Let me explain. First, a female leader wins an election for the third time. Yep, been there, done that - in 1979, 1983 and 1987. You remember, or have heard of, our "Iron Lady", I am sure. Over her years in office, she also killed off, metaphorically of course, any opposition from the men within her cabinet.

It didn't end happily. On 22 November 1990, three and a half years after her third electoral victory, Mrs Thatcher was forced to quit, having been stabbed in the back by her "faithful" colleagues. The main reason? A series of disputes about Britain's policy towards "Europe" (which, for many Brits, starts at Calais). Angie: you have been warned. Because, as fate would have it, 22 November was also the day on which Angela Merkel was first sworn in as Germany's chancellor in 2005.

Absolute majority - with an absolute minority of the votes

Then there was the election evening itself. British election results typically start coming in at around 23.00 and the result isn't known until the early hours of the next morning. German elections are often over (bar the political waffle) at 18.00 when the first forecast comes in. Not this time - wow, a real thriller!

For a brief moment, it even looked as though the election was going to produce a very British result, with an absolute majority for a party that had won an absolute minority of the votes. The British system specializes in such outcomes. (We don't have any of this proportional representation stuff or complications such as a five per cent hurdle.)

Ironically, though, the last British general election, in 2010, produced a very un-British result - a "hung" parliament in which no party had a majority, although the Conservatives, like Merkel, came close. This forced the Brits to "go continental" and start all those long-winded exploratory talks with a view to forming a coalition government. (British humour: after a three-horse race, the parties tried to form a stable coalition.)

Even here, the recent German elections simply copied Britain. Almost nobody expected the left-of-centre, environmentally-conscious Liberal Democrats to enter a coalition with David Cameron's right-of-centre Conservative Party. But, power mad as they (understandably) were, that's exactly what the Lib-Dems did. The result? The Lib Dems mightily annoyed many of their voters and were severely punished in subsequent local and by-elections.

AfD - sorry, we've had that already

So don't rule out a Conservative-Green coalition in Germany. But Greens, beware! You may have promoted a "veggie day" in your election campaign, but Angie is likely to gobble you up along with her meat.

Then there was the appearance of the anti-euro Alternative for Germany. Sorry, but we Brits have beaten you to that little game, too. In the 2010 election, the anti-EU party UKIP (UK Independence Party) won 3.1 per cent of the vote. By May this year, that had risen to a whopping 23 per cent in the local elections in the constituencies where UKIP put up candidates. Expect more of the same in both countries in next year's elections to the European Parliament.

Finally, even the soporific campaign fought by Germany's leader - and someone really should put Merkel's speeches onto CDs and sell them to parents who want their children to sleep on long car journeys - had very British overtones.

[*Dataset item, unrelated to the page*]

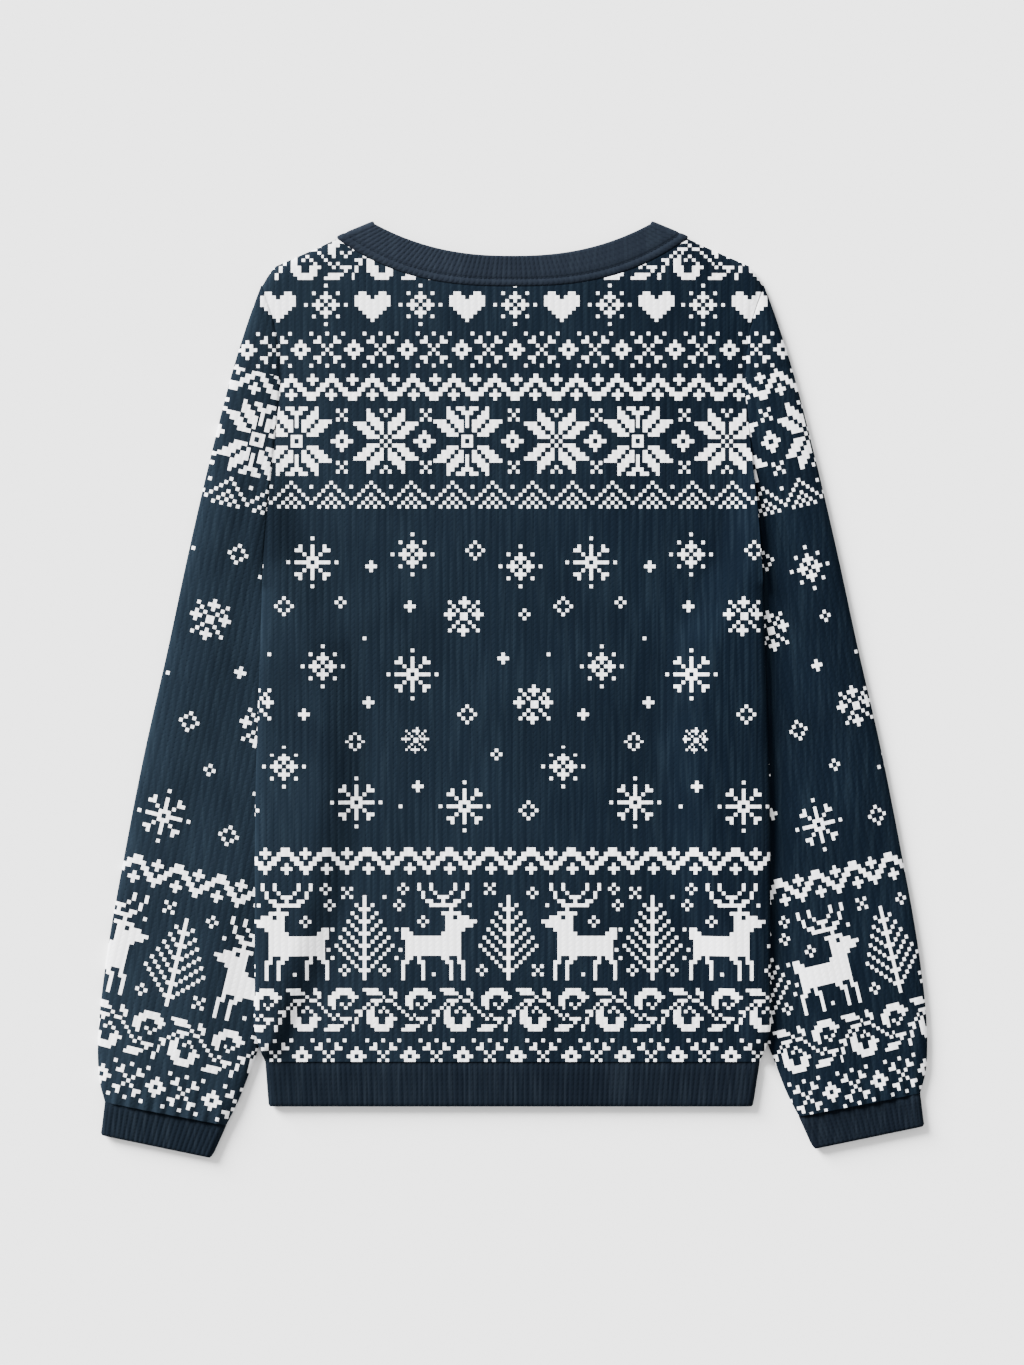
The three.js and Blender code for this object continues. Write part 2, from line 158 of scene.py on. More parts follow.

It reminded me of the referendum (a very rare event in Britain) in 1975 when the country was asked whether it wanted to stay in the European Economic Community (EEC), as the EU was known at the time.

"Because I used to love her..."

The final result was two-to-one in favour of Britain staying in but a leading Conservative politician, William Whitelaw, was very critical of Labour Prime Minister Harold Wilson's campaign, accusing him of going "round and round the country, stirring up apathy".
Angie clearly learned a lot from Britain and from Wilson specifically. Hell, even her nickname - clearly visible on all those election placards - comes from a Rolling Stones song. And Mick Jagger and his mates are quintessentially British.

"Because I used to love her, but it's all over now", Sir Mick sang back in 1964, in the first Stones song that went to number one. Margaret Thatcher had that painful experience in 1990 when the knives finally came out. Angela Merkel will do well to avoid the same fate over the next four years.